Directions:
Search the material below for the word "part" and copy every line in which it occurs.

════════════════

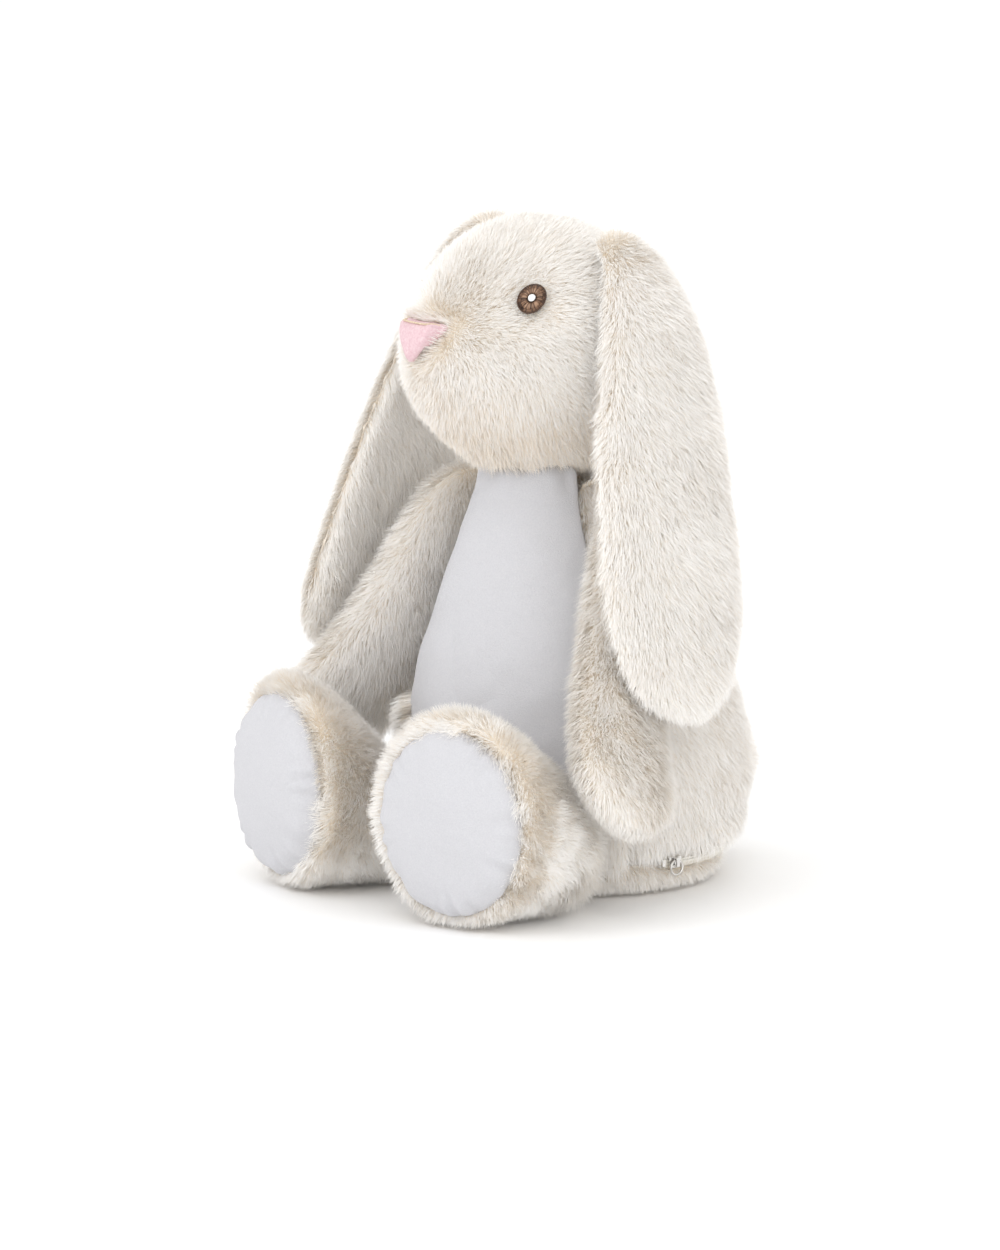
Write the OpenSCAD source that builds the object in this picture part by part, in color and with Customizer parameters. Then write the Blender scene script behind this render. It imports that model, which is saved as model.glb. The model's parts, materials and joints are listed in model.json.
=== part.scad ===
// Seated plush rabbit with long hanging ears, a velour tummy and velour soles.
// The front of the toy faces -Y, its left side is +X, and it sits on the plane Z = 0.
// The origin is the middle of the seat, on the floor.

/* [Body] */
// Full width of the body at its widest ring
body_w = 166; // [150:1:170]
// Full depth of the body at its widest ring
body_d = 164; // [150:1:168]
// Height of the body from the floor to the neck
body_h = 195; // [190:1:195]
// Thickness of the fur fabric with its pile pressed flat
pile = 5; // [3:0.5:6]
// Thickness of the velour fabric
velour = 1.6; // [1:0.1:2.5]
// Half-angle of the tummy panel, measured from the front
tummy_half = 64; // [50:1:75]

/* [Seat and zip] */
// Radius of the fur seat panel
seat_r = 68; // [66:0.5:69]
// Height of the seat panel's side wall
seat_h = 15; // [13:0.5:16]
// Outside diameter of the pull ring
ring_d = 8; // [7:0.5:9]
// Wire diameter of the pull ring
ring_wire = 1.1; // [0.8:0.1:1.4]

/* [Head] */
// Full width of the head, without the ears
head_w = 122; // [116:1:124]
// Depth of the head from its middle to the back
head_back = 61; // [58:1:62]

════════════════

Problem solution:
Write the OpenSCAD source that builds the object in this picture part by part, in color and with Customizer parameters. Then write the Blender scene script behind this render. It imports that model, which is saved as model.glb. The model's parts, materials and joints are listed in model.json.
=== part.scad ===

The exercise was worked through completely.